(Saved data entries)
-- Begin --

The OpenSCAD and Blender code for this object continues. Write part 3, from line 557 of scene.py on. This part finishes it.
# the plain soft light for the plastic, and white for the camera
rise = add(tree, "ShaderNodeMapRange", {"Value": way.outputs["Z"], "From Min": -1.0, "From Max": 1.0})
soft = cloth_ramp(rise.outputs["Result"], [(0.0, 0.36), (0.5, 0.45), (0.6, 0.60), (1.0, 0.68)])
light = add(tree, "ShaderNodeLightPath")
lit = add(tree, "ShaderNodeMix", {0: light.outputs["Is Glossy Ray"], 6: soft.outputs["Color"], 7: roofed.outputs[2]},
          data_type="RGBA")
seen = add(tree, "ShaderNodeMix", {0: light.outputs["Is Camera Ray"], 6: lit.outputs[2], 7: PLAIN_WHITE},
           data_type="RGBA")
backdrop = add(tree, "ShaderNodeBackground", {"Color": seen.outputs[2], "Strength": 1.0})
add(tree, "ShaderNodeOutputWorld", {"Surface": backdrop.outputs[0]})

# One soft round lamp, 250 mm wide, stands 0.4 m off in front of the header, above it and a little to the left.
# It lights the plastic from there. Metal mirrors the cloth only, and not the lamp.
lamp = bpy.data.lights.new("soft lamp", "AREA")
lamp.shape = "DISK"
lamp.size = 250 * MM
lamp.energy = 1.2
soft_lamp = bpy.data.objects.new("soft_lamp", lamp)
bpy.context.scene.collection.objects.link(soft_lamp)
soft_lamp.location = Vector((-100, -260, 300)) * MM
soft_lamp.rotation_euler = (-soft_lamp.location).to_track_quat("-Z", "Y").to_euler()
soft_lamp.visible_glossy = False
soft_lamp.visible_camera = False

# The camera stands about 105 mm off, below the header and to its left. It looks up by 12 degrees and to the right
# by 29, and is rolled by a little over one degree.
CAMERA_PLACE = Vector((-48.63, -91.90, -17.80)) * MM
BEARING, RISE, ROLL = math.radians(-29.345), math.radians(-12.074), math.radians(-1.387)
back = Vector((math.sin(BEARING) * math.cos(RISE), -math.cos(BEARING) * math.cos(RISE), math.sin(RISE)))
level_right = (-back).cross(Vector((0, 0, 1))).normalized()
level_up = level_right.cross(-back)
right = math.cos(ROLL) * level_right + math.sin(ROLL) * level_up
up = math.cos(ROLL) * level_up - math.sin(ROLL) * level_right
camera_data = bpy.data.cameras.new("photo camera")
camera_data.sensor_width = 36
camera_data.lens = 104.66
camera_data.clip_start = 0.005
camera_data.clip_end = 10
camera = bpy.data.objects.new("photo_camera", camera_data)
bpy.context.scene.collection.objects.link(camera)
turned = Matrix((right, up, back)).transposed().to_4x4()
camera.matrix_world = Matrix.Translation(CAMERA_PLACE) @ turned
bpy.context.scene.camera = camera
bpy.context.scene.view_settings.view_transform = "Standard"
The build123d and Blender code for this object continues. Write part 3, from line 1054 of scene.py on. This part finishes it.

-- End --

SHORT PROBLEM: Would you restate each of the entries word for word?

TASK OUTPUT:
The OpenSCAD and Blender code for this object continues. Write part 3, from line 557 of scene.py on. This part finishes it.
# the plain soft light for the plastic, and white for the camera
rise = add(tree, "ShaderNodeMapRange", {"Value": way.outputs["Z"], "From Min": -1.0, "From Max": 1.0})
soft = cloth_ramp(rise.outputs["Result"], [(0.0, 0.36), (0.5, 0.45), (0.6, 0.60), (1.0, 0.68)])
light = add(tree, "ShaderNodeLightPath")
lit = add(tree, "ShaderNodeMix", {0: light.outputs["Is Glossy Ray"], 6: soft.outputs["Color"], 7: roofed.outputs[2]},
          data_type="RGBA")
seen = add(tree, "ShaderNodeMix", {0: light.outputs["Is Camera Ray"], 6: lit.outputs[2], 7: PLAIN_WHITE},
           data_type="RGBA")
backdrop = add(tree, "ShaderNodeBackground", {"Color": seen.outputs[2], "Strength": 1.0})
add(tree, "ShaderNodeOutputWorld", {"Surface": backdrop.outputs[0]})

# One soft round lamp, 250 mm wide, stands 0.4 m off in front of the header, above it and a little to the left.
# It lights the plastic from there. Metal mirrors the cloth only, and not the lamp.
lamp = bpy.data.lights.new("soft lamp", "AREA")
lamp.shape = "DISK"
lamp.size = 250 * MM
lamp.energy = 1.2
soft_lamp = bpy.data.objects.new("soft_lamp", lamp)
bpy.context.scene.collection.objects.link(soft_lamp)
soft_lamp.location = Vector((-100, -260, 300)) * MM
soft_lamp.rotation_euler = (-soft_lamp.location).to_track_quat("-Z", "Y").to_euler()
soft_lamp.visible_glossy = False
soft_lamp.visible_camera = False

# The camera stands about 105 mm off, below the header and to its left. It looks up by 12 degrees and to the right
# by 29, and is rolled by a little over one degree.
CAMERA_PLACE = Vector((-48.63, -91.90, -17.80)) * MM
BEARING, RISE, ROLL = math.radians(-29.345), math.radians(-12.074), math.radians(-1.387)
back = Vector((math.sin(BEARING) * math.cos(RISE), -math.cos(BEARING) * math.cos(RISE), math.sin(RISE)))
level_right = (-back).cross(Vector((0, 0, 1))).normalized()
level_up = level_right.cross(-back)
right = math.cos(ROLL) * level_right + math.sin(ROLL) * level_up
up = math.cos(ROLL) * level_up - math.sin(ROLL) * level_right
camera_data = bpy.data.cameras.new("photo camera")
camera_data.sensor_width = 36
camera_data.lens = 104.66
camera_data.clip_start = 0.005
camera_data.clip_end = 10
camera = bpy.data.objects.new("photo_camera", camera_data)
bpy.context.scene.collection.objects.link(camera)
turned = Matrix((right, up, back)).transposed().to_4x4()
camera.matrix_world = Matrix.Translation(CAMERA_PLACE) @ turned
bpy.context.scene.camera = camera
bpy.context.scene.view_settings.view_transform = "Standard"
The build123d and Blender code for this object continues. Write part 3, from line 1054 of scene.py on. This part finishes it.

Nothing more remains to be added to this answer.